During any period where more than one public folder database exists in the Exchange organization and one or more public folders databases are hosted in a storage group enabled for LCR, if a failure of the LCR active storage group occurs and the passive copy of the storage group with a public folder database needs to be activated, it can only be made mountable if all logs for the storage group hosting the public folder database are available. If any logs are missing or unavailable as a result of the failure of the active copy, you will not be able to activate the passive copy of the public folder database. In this event, the active copy must be brought online to ensure no data loss, or the public folder database must be re-created in the active copy of the storage group and its content must be recovered using public folder replication from a public folder database(s) that other than the passive copy.

Monitoring Recommendations for LCR

LCR is a data-availability solution. It needs to be monitored proactively. Exchange 2007 publishes a variety of status information for LCR copies. After LCR has been enabled for a storage group, you can use either the Exchange Management Console or the Exchange Management Shell to view the status and configuration settings of LCR copies. For detailed steps about how to view status and configuration information, see How to View the Status of a Local Continuous Replication Copy.

For proactive and automated monitoring, we recommend that you use Microsoft Operations Manager (MOM) and the Exchange 2007 Management Pack for MOM. For more information about monitoring LCR, see Monitoring and Operations Management.

In Exchange 2007 SP1, you can also use a new cmdlet called Test-ReplicationHealth to verify the heath and status of storage groups enabled for LCR. For more information about the Test-ReplicationHealth cmdlet, see Test-ReplicationHealth.

Backup and Restore and LCR

LCR provides log shipping, log replay, and a quick manual switch to a secondary copy of the data. These features reduce the recovery time needed for data-level disasters. LCR also reduces the number of backups that are needed for sufficient data protection. Although LCR does not eliminate the need to make backups, it does reduce the need to make daily, full backups. LCR also enables you to offload Volume Shadow Copy Service (VSS) backups from the active storage group to the passive storage group. All four backup types (Full, Copy, Incremental, and Differential) can be taken from the passive copy locations, preserving valuable disk I/O on the active copy's LUNs to serve clients.

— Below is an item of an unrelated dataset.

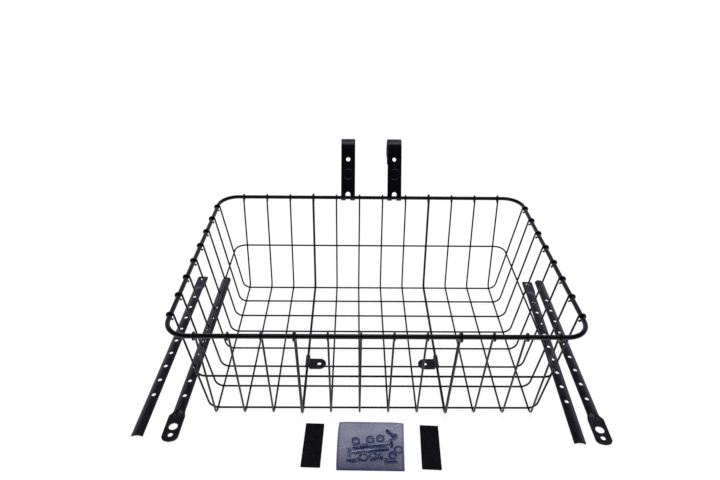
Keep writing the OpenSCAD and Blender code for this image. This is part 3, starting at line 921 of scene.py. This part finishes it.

In addition to reducing overall total cost of ownership (TCO), LCR provides additional advantages over the preceding backup solutions. LCR lets you have additional copies of your Exchange databases, which provides you with the following benefits:

  • Reduction in database backup frequency   The LCR copy is the first line of defense against a production database failure. Both the production storage group and the storage group copy would have to fail before backup copies would be required. As a result, we recommend a longer service level agreement (SLA) for this case. With a longer SLA, weekly full backups and daily incremental backups are recommended.

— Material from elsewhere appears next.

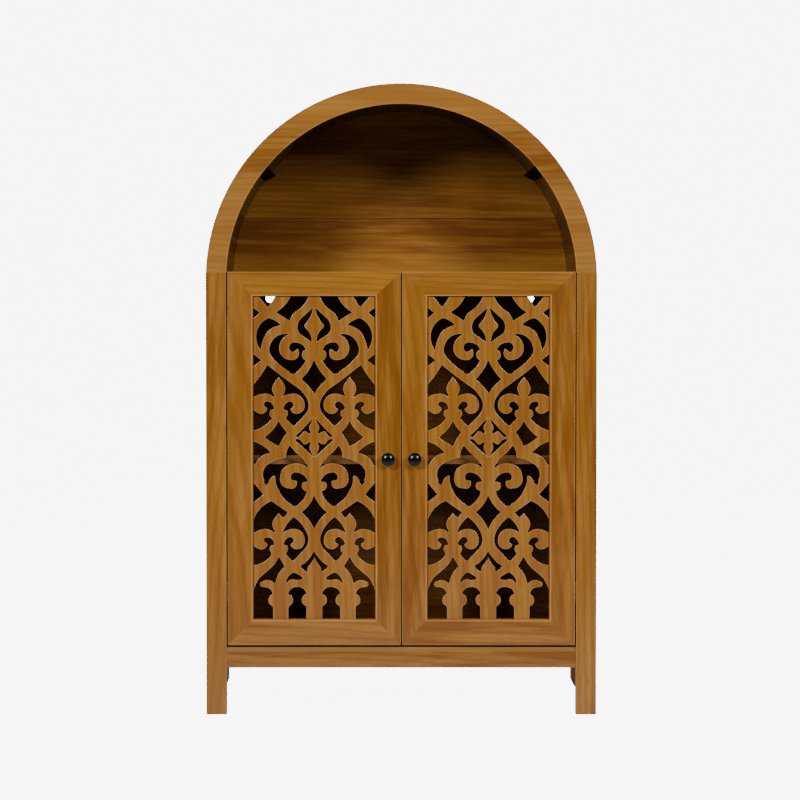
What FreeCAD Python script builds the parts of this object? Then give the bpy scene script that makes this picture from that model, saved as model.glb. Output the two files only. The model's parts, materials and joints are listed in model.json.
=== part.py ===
# An arched display cabinet with two fretwork doors.
# A face frame of two posts, an apron and a half-round arch stands in front of board sides, a floor for
# the open niche, a bottom board and a curved top made in two halves. Two inset doors close the lower
# part. Each has a mitred frame round a pierced panel, and hangs on two concealed hinges whose curved
# links turn half as far as the door. All lengths are in millimetres, +Z is up, the front faces -Y, and
# the origin is on the floor under the middle of the whole object.
import FreeCAD, Part
import os
import re

import Sketcher
from FreeCAD import Placement, Rotation, Vector

doc = FreeCAD.newDocument("ArchedFretworkCabinet")
sizes = doc.addObject("Spreadsheet::Sheet", "Sizes")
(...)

  • Fast recovery from disasters   Typically, the recovery occurs in less than ten minutes with little or no data loss.

  • Support for larger mailbox quotas   This support is achieved as a result of fast recovery that is independent of database size.

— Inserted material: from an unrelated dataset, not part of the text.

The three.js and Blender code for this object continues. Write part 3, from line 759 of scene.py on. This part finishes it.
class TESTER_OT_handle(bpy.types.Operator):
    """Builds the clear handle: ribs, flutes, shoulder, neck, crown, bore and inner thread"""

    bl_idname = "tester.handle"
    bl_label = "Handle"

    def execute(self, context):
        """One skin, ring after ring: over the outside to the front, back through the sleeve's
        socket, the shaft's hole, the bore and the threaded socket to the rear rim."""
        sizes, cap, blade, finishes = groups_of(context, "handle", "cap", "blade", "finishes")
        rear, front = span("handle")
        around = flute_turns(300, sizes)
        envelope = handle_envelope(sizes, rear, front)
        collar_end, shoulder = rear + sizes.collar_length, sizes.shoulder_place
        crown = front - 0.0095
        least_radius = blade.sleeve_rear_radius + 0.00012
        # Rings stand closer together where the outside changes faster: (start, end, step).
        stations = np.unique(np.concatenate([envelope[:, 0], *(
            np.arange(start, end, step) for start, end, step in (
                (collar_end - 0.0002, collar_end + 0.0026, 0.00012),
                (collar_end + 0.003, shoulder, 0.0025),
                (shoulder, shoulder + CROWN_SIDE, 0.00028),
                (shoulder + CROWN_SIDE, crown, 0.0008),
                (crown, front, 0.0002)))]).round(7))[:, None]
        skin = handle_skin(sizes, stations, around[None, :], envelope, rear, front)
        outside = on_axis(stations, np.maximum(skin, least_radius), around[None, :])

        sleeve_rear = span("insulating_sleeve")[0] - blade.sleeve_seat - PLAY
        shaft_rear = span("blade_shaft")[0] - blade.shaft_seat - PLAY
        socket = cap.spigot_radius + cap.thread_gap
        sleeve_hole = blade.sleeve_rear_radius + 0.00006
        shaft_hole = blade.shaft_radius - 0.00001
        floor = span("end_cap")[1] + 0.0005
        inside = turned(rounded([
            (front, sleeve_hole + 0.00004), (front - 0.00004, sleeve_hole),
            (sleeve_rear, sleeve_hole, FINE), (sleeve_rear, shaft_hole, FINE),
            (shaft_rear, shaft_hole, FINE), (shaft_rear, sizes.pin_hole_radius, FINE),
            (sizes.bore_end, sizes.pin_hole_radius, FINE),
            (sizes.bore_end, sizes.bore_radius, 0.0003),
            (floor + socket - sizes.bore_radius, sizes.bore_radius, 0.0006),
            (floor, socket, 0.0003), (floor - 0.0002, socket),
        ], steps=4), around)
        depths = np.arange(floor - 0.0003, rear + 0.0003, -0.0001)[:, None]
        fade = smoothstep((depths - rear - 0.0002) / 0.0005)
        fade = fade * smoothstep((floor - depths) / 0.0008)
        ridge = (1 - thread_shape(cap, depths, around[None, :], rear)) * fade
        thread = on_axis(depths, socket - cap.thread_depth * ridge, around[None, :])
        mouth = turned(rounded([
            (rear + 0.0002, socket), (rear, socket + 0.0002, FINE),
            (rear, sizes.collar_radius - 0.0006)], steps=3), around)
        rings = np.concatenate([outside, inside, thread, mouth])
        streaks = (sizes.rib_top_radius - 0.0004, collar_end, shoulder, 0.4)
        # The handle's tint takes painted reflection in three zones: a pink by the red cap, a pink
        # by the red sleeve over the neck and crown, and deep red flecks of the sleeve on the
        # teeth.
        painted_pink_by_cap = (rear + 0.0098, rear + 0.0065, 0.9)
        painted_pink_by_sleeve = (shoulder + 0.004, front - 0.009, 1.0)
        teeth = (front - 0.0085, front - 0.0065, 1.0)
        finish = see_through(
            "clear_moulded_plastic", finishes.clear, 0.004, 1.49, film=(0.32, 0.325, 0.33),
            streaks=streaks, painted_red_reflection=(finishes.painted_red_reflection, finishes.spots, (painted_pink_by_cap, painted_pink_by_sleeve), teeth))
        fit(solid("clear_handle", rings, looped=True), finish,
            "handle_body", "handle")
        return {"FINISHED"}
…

For more details and specific guidance for backup and restore, see Disaster Recovery.

Exchange Backups and LCR

Exchange-aware backups are supported from active storage groups and databases and from passive database copies.

Note

A common task during Exchange-aware backups is the truncation of transaction log files after the backup has completed successfully. The replication feature in LCR guarantees that logs that have not been replicated are not deleted. As a result, running backups in a mode that deletes logs may not actually free space if replication is sufficiently far behind in its log copying.

Exchange-aware backups in this configuration can either be performed using streaming or VSS backup solutions. While streaming backups can be performed only from the active copy, VSS backups can be made from either the active or the passive copy.

Exchange Restores and LCR

Exchange-aware restores can either be performed using streaming or VSS backup solutions. Restores can be targeted to the active database and log file locations. Exchange-aware restores of database backups directly to the passive copy location is not supported natively. Restores to passive copy locations can be achieved manually by a file-level restore.

Before you restore a database from a storage group that was configured for LCR, you should suspend LCR for the storage group. After the restore has completed, you can resume LCR. LCR should be suspended for databases that are being restored.

After restoring a database from backup into a storage group that is enabled for LCR, you must suspend and then resume continuous replication for the storage group using Suspend-StorageGroupCopy and Resume-StorageGroupCopy, respectively. This process is needed to update the Microsoft Exchange Replication Service with the correct log generation information. If continuous replication is not suspended and resumed, the Microsoft Exchange Replication Service will have outdated log generation information and will stop replicating log files.